Fourteen members of the Houston delegation of the Texas House have penned a letter in which they ask members of the Houston City Council to support the City of Houston’s participation in a lawsuit questioning the constitutionality of the “show me your papers” law signed by Greg Abbott, Senate Bill 4. The law would allow untrained local cops to question a person’s citizenship based on little else than the look of a person.
Pointing to the intent of SB4 as a racial profiling law, the members of the legislature state that over 44 percent of Texas’ population is Latino, Asian-American, or Arab-American. Add to that the 11.5% that is African-American and nearly two-thirds of the population of Texas could be affected by racial profiling.
The legislators also remind members of Council that such a law will send us down the road of past failures in anti-immigrant laws, such as California Prop 187 and Arizona’s SB1070.
Recent headcounts of City Council have shown a divided City Council.

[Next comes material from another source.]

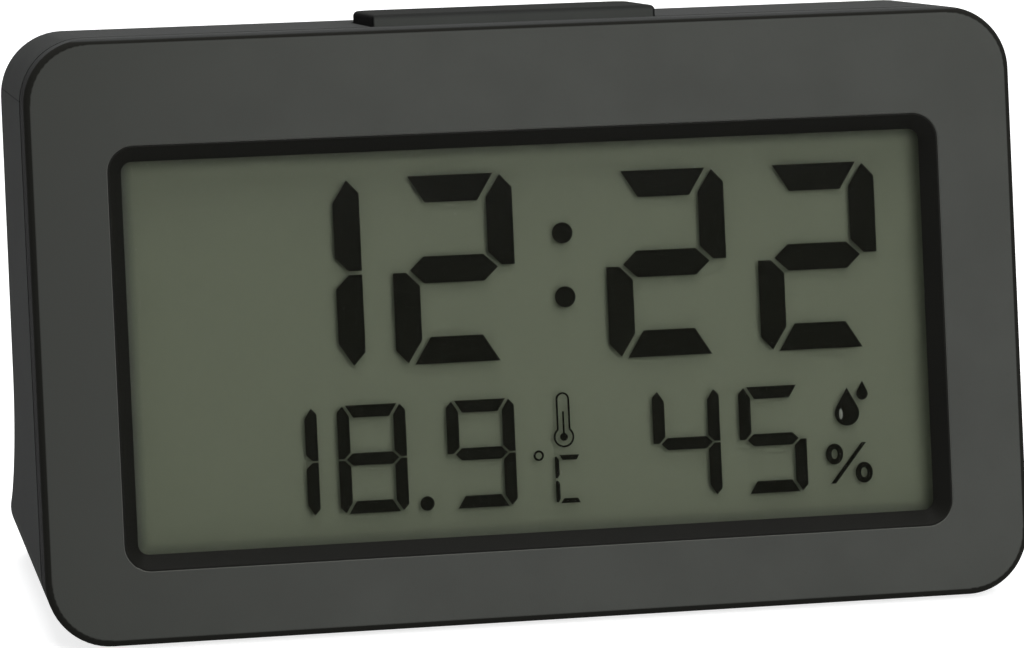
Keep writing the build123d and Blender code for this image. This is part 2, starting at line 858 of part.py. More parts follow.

For a city that thrives on marketing its diversity, a divided City Council on an issue such as the constitutionality of legalized racial profiling will not make for a palatable, if not, “welcoming” city.
Thanks to these Texas legislators for taking a stand: Alma Allen, Carol Alvarado, Garnet Coleman, Harold Dutton, Jessica Farrar, Ana Hernandez, Jarvis Johnson, Mary Ann Perez, Ron Reynolds, Shawn Thierry, Senfronia Thompson, Hubert Vo, Armando Walle, Gene Wu.